- _What is expected_
Repeat every line below exactly, word for word.

>> Begin Material

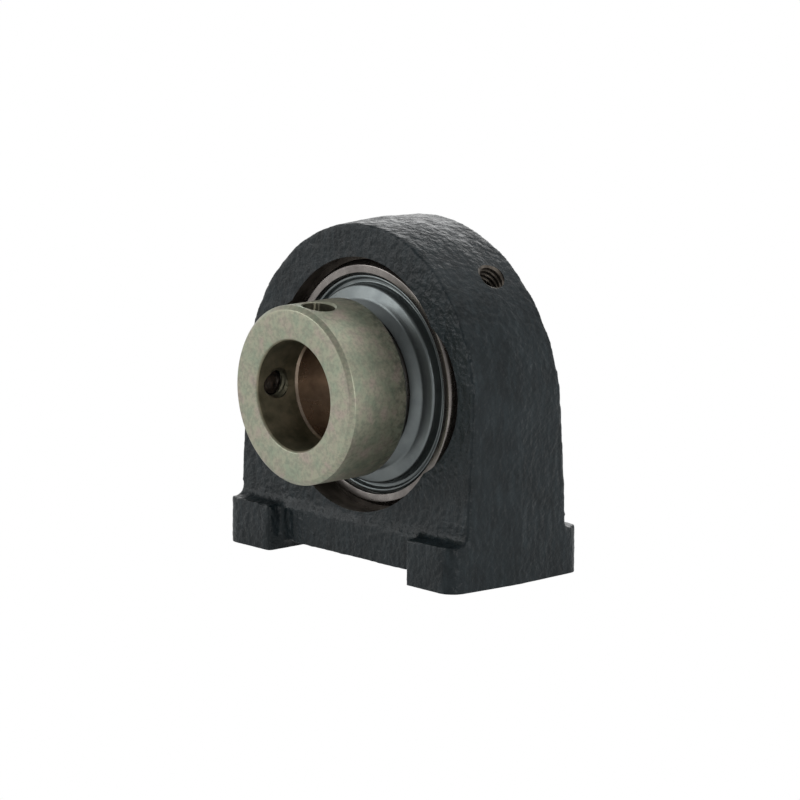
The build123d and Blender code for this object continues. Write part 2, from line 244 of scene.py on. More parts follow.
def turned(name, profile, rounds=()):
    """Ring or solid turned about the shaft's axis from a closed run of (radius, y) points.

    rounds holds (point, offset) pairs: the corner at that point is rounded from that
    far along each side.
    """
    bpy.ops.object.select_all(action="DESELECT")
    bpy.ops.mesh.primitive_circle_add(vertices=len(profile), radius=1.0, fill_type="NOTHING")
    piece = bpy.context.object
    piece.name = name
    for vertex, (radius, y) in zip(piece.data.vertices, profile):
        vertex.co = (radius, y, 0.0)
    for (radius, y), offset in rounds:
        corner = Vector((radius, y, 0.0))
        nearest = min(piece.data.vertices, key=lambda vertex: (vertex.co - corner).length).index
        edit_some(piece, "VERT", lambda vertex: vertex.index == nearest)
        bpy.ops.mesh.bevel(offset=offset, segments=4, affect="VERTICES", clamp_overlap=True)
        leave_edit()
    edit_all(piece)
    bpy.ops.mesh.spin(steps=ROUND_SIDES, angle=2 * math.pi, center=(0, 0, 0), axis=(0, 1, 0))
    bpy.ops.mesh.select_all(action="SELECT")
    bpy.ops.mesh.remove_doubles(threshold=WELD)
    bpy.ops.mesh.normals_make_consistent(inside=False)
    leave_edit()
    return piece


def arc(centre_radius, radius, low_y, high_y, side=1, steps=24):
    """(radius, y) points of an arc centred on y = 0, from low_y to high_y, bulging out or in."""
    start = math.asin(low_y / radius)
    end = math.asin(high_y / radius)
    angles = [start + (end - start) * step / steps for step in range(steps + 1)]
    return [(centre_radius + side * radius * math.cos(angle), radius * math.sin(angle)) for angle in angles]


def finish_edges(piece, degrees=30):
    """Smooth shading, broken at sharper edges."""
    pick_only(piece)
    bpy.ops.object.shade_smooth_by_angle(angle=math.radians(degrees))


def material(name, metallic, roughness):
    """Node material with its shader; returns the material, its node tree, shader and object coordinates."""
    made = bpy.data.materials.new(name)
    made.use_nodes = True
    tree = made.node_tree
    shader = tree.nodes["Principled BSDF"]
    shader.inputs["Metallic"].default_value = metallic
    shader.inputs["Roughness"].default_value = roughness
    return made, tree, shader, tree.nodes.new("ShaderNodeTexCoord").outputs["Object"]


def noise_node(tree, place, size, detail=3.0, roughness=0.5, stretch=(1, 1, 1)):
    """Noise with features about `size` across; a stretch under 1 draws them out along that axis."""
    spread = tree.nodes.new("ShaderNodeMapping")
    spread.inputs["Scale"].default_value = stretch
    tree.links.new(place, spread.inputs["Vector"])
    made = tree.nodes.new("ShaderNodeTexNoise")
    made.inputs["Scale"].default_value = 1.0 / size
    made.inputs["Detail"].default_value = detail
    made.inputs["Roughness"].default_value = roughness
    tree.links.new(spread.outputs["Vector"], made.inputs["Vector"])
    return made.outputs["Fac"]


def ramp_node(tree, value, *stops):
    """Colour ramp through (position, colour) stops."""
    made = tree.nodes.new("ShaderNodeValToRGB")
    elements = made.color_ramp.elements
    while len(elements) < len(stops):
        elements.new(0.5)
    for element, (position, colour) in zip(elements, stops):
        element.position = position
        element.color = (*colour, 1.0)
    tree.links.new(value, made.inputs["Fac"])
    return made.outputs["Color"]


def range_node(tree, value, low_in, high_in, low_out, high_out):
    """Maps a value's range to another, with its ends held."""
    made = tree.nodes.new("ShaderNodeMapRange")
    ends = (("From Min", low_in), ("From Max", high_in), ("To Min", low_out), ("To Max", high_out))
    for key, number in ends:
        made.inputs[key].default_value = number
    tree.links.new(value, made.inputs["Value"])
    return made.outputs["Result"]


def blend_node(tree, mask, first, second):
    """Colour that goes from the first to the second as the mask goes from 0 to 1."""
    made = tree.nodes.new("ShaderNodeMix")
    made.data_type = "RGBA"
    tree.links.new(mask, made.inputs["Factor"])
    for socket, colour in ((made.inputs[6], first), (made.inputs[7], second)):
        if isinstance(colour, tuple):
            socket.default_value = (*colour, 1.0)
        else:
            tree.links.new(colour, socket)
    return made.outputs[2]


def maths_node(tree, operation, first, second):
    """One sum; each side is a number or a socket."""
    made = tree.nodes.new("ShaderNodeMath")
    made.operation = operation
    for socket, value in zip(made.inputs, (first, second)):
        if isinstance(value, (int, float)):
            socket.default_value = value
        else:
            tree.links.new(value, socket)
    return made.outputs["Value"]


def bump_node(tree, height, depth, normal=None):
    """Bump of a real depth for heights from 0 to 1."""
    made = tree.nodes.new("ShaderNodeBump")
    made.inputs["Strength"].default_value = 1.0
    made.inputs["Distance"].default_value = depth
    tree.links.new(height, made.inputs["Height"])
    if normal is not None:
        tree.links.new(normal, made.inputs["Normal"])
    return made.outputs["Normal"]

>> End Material

- _Worked answer_
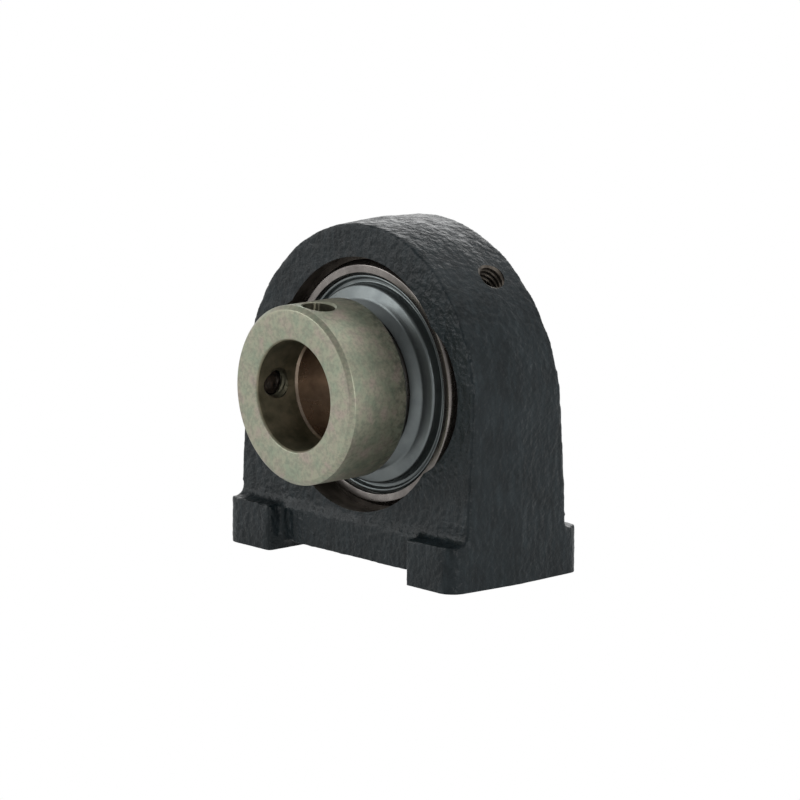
The build123d and Blender code for this object continues. Write part 2, from line 244 of scene.py on. More parts follow.
def turned(name, profile, rounds=()):
    """Ring or solid turned about the shaft's axis from a closed run of (radius, y) points.

    rounds holds (point, offset) pairs: the corner at that point is rounded from that
    far along each side.
    """
    bpy.ops.object.select_all(action="DESELECT")
    bpy.ops.mesh.primitive_circle_add(vertices=len(profile), radius=1.0, fill_type="NOTHING")
    piece = bpy.context.object
    piece.name = name
    for vertex, (radius, y) in zip(piece.data.vertices, profile):
        vertex.co = (radius, y, 0.0)
    for (radius, y), offset in rounds:
        corner = Vector((radius, y, 0.0))
        nearest = min(piece.data.vertices, key=lambda vertex: (vertex.co - corner).length).index
        edit_some(piece, "VERT", lambda vertex: vertex.index == nearest)
        bpy.ops.mesh.bevel(offset=offset, segments=4, affect="VERTICES", clamp_overlap=True)
        leave_edit()
    edit_all(piece)
    bpy.ops.mesh.spin(steps=ROUND_SIDES, angle=2 * math.pi, center=(0, 0, 0), axis=(0, 1, 0))
    bpy.ops.mesh.select_all(action="SELECT")
    bpy.ops.mesh.remove_doubles(threshold=WELD)
    bpy.ops.mesh.normals_make_consistent(inside=False)
    leave_edit()
    return piece


def arc(centre_radius, radius, low_y, high_y, side=1, steps=24):
    """(radius, y) points of an arc centred on y = 0, from low_y to high_y, bulging out or in."""
    start = math.asin(low_y / radius)
    end = math.asin(high_y / radius)
    angles = [start + (end - start) * step / steps for step in range(steps + 1)]
    return [(centre_radius + side * radius * math.cos(angle), radius * math.sin(angle)) for angle in angles]


def finish_edges(piece, degrees=30):
    """Smooth shading, broken at sharper edges."""
    pick_only(piece)
    bpy.ops.object.shade_smooth_by_angle(angle=math.radians(degrees))


def material(name, metallic, roughness):
    """Node material with its shader; returns the material, its node tree, shader and object coordinates."""
    made = bpy.data.materials.new(name)
    made.use_nodes = True
    tree = made.node_tree
    shader = tree.nodes["Principled BSDF"]
    shader.inputs["Metallic"].default_value = metallic
    shader.inputs["Roughness"].default_value = roughness
    return made, tree, shader, tree.nodes.new("ShaderNodeTexCoord").outputs["Object"]


def noise_node(tree, place, size, detail=3.0, roughness=0.5, stretch=(1, 1, 1)):
    """Noise with features about `size` across; a stretch under 1 draws them out along that axis."""
    spread = tree.nodes.new("ShaderNodeMapping")
    spread.inputs["Scale"].default_value = stretch
    tree.links.new(place, spread.inputs["Vector"])
    made = tree.nodes.new("ShaderNodeTexNoise")
    made.inputs["Scale"].default_value = 1.0 / size
    made.inputs["Detail"].default_value = detail
    made.inputs["Roughness"].default_value = roughness
    tree.links.new(spread.outputs["Vector"], made.inputs["Vector"])
    return made.outputs["Fac"]


def ramp_node(tree, value, *stops):
    """Colour ramp through (position, colour) stops."""
    made = tree.nodes.new("ShaderNodeValToRGB")
    elements = made.color_ramp.elements
    while len(elements) < len(stops):
        elements.new(0.5)
    for element, (position, colour) in zip(elements, stops):
        element.position = position
        element.color = (*colour, 1.0)
    tree.links.new(value, made.inputs["Fac"])
    return made.outputs["Color"]


def range_node(tree, value, low_in, high_in, low_out, high_out):
    """Maps a value's range to another, with its ends held."""
    made = tree.nodes.new("ShaderNodeMapRange")
    ends = (("From Min", low_in), ("From Max", high_in), ("To Min", low_out), ("To Max", high_out))
    for key, number in ends:
        made.inputs[key].default_value = number
    tree.links.new(value, made.inputs["Value"])
    return made.outputs["Result"]


def blend_node(tree, mask, first, second):
    """Colour that goes from the first to the second as the mask goes from 0 to 1."""
    made = tree.nodes.new("ShaderNodeMix")
    made.data_type = "RGBA"
    tree.links.new(mask, made.inputs["Factor"])
    for socket, colour in ((made.inputs[6], first), (made.inputs[7], second)):
        if isinstance(colour, tuple):
            socket.default_value = (*colour, 1.0)
        else:
            tree.links.new(colour, socket)
    return made.outputs[2]


def maths_node(tree, operation, first, second):
    """One sum; each side is a number or a socket."""
    made = tree.nodes.new("ShaderNodeMath")
    made.operation = operation
    for socket, value in zip(made.inputs, (first, second)):
        if isinstance(value, (int, float)):
            socket.default_value = value
        else:
            tree.links.new(value, socket)
    return made.outputs["Value"]


def bump_node(tree, height, depth, normal=None):
    """Bump of a real depth for heights from 0 to 1."""
    made = tree.nodes.new("ShaderNodeBump")
    made.inputs["Strength"].default_value = 1.0
    made.inputs["Distance"].default_value = depth
    tree.links.new(height, made.inputs["Height"])
    if normal is not None:
        tree.links.new(normal, made.inputs["Normal"])
    return made.outputs["Normal"]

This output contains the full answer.